Announcement

Collapse
No announcement yet.
X
  • Filter
  • Time
  • Show
Clear All
new posts

  • Using AI to facilitate data collating/correction

    I came from the thread about STATA and AI, while my question is about the feasibility of using AI to facilitate data collating in some circumstances.

    The dataset I recently processed include variables of client's birth countries, which was retrieved from an old database. The database allows the user to enter the country of birth manually, rather than selecting it using the drop down menu. Thus, it has led to many inaccurate (incorrect) country names. For example, Maori (supposed to be New Zealand), Wales (supposed to be United Kingdom), etc. Apparently, that 5% of manual input is very random and there are no rules to follow.

    As all the countries' names need to be recoded using value label (e.g., Australia->1101, New Zealand->1201, Vietnam->5105...), those random country names won't be able to be coded.

    Perhaps my expectation was beyond the specialised area of STATA, but after viewing the above thread, I was thinking whether AI may help me to achieve "guessing" what actual country that the random inputs refer to?

    Of course, maybe this question is not worth consuming too much time. I don't know if there is a smarter way to do this and would appreciate any guidance.

  • #2
    I think you might actually want a fuzzy matching algorithm for this problem - not necessarily AI. There are a few recommendations in this other thread that might help you get started.

    Comment


    • #3
      Originally posted by Daniel Schaefer View Post
      I think you might actually want a fuzzy matching algorithm for this problem - not necessarily AI. There are a few recommendations in this other thread that might help you get started.
      Thank you, Daniel. I'll definitely have a look.

      Comment


      • #4
        I'm not sure fuzzy matching is the right solution here. I can't think of any fuzzy matching program that will assign a high match score between Maori and New Zealand or Wales and United Kingdom. Fuzzy matching would deal well with things like misspellings. But the "fuzzy matching" wanted here is semantic, not orthographic. If this were my situation, I would start by creating a new data set containing only the distinct written-in country names that do not match the drop-down list. If the list is sufficiently small, I would simply Google these names to find out where the stated countries are (or once were) and add that to a second variable in this data set and save the result in a crosswalk data set. Then I would merge the original data set with the crosswalk.

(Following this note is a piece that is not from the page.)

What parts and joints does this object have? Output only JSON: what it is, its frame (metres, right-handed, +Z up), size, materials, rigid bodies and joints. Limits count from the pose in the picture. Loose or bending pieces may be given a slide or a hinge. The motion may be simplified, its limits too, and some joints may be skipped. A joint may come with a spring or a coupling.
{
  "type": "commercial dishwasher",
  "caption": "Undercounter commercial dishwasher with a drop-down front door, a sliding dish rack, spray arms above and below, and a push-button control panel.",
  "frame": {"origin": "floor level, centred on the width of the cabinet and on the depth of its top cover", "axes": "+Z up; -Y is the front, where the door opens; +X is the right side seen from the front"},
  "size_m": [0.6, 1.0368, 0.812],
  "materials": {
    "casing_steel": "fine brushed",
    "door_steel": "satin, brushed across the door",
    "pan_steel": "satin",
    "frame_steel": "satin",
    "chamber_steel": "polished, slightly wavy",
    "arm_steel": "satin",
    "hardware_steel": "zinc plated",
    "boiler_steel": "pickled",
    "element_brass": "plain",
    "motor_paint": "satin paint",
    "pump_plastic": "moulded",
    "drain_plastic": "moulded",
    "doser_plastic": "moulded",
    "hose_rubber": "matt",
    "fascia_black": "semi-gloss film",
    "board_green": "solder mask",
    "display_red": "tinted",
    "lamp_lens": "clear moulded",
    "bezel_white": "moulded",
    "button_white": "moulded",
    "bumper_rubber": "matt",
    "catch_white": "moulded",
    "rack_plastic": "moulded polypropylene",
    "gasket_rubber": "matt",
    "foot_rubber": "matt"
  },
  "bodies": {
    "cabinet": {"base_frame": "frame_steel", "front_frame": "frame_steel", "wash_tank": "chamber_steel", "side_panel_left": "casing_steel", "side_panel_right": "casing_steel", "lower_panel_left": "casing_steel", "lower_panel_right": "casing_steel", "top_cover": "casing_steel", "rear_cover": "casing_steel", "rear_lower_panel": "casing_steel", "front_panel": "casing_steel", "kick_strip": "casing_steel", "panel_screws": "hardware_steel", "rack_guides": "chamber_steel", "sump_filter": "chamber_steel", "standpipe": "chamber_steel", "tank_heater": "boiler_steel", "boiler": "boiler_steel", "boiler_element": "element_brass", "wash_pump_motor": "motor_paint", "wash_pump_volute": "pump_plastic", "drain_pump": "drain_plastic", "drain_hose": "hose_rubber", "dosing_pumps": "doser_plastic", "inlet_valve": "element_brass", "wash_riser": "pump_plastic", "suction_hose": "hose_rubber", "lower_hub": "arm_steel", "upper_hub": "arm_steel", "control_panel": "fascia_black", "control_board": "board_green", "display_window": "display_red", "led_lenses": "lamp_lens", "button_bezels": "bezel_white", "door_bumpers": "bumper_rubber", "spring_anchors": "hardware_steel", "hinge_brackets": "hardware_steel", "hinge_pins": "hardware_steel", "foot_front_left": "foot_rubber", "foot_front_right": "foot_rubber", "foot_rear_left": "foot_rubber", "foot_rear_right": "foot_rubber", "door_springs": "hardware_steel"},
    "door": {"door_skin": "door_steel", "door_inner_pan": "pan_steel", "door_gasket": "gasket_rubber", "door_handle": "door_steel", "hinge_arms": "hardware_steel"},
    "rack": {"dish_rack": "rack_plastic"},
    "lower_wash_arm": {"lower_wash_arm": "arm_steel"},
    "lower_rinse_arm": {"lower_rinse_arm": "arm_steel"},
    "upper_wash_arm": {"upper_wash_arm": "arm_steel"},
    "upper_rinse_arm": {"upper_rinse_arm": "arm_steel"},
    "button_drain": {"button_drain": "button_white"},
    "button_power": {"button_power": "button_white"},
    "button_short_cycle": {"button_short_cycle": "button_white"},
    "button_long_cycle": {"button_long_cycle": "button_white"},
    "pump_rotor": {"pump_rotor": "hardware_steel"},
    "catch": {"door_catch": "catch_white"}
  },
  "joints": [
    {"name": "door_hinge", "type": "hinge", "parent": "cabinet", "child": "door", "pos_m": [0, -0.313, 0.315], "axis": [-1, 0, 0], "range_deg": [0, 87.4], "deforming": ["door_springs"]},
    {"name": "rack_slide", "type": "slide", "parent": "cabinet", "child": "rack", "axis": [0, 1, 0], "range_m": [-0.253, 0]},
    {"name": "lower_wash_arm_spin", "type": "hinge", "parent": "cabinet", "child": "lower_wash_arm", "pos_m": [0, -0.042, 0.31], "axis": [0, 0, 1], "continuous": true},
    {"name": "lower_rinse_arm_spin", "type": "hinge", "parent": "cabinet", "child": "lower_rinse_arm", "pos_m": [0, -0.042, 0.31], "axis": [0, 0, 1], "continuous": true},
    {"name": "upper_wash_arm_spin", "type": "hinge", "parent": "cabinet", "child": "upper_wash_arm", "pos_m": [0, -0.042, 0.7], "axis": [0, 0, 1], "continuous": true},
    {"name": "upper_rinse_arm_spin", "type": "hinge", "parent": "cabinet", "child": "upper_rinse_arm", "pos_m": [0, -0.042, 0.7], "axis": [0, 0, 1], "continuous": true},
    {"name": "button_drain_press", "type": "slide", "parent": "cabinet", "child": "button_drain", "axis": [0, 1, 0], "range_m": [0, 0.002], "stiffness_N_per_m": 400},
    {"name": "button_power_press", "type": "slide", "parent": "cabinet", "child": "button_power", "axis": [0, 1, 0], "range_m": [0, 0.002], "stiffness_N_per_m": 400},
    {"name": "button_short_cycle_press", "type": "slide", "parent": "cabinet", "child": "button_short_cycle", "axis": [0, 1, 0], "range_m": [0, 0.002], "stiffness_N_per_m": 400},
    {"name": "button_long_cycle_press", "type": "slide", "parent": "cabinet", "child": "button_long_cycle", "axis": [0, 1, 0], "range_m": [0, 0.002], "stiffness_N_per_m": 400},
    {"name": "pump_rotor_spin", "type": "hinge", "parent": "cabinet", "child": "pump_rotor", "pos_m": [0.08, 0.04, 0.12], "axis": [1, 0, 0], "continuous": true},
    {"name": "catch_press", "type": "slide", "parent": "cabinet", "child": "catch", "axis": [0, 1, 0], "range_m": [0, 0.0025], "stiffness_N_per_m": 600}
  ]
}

        If the list of names not on the drop-down list is too long to be handled manually, then, perhaps an AI program would to handle the job of creating the crosswalk.

        Comment


        • #5
          Originally posted by Clyde Schechter View Post
          I'm not sure fuzzy matching is the right solution here. I can't think of any fuzzy matching program that will assign a high match score between Maori and New Zealand or Wales and United Kingdom. Fuzzy matching would deal well with things like misspellings. But the "fuzzy matching" wanted here is semantic, not orthographic. If this were my situation, I would start by creating a new data set containing only the distinct written-in country names that do not match the drop-down list. If the list is sufficiently small, I would simply Google these names to find out where the stated countries are (or once were) and add that to a second variable in this data set and save the result in a crosswalk data set. Then I would merge the original data set with the crosswalk.

          If the list of names not on the drop-down list is too long to be handled manually, then, perhaps an AI program would to handle the job of creating the crosswalk.
          Well spotted, Clyde! Although Daniel's advice was very good and it allowed me to learn new plugin (matchit), your dissection of my needs was spot on. The matching I need here is semantic, not orthographic.

          It may be beyond the scope of STATA's specialization (and probably beyond the scope of this forum). I just want to reiterate that data cleaning and pre-processing is indeed a very complex, cumbersome matter and often not achievable with a single piece of software. For example, I actually use Excel to shorten the variable names (when they're more than 32 characters) before importing them in STATA.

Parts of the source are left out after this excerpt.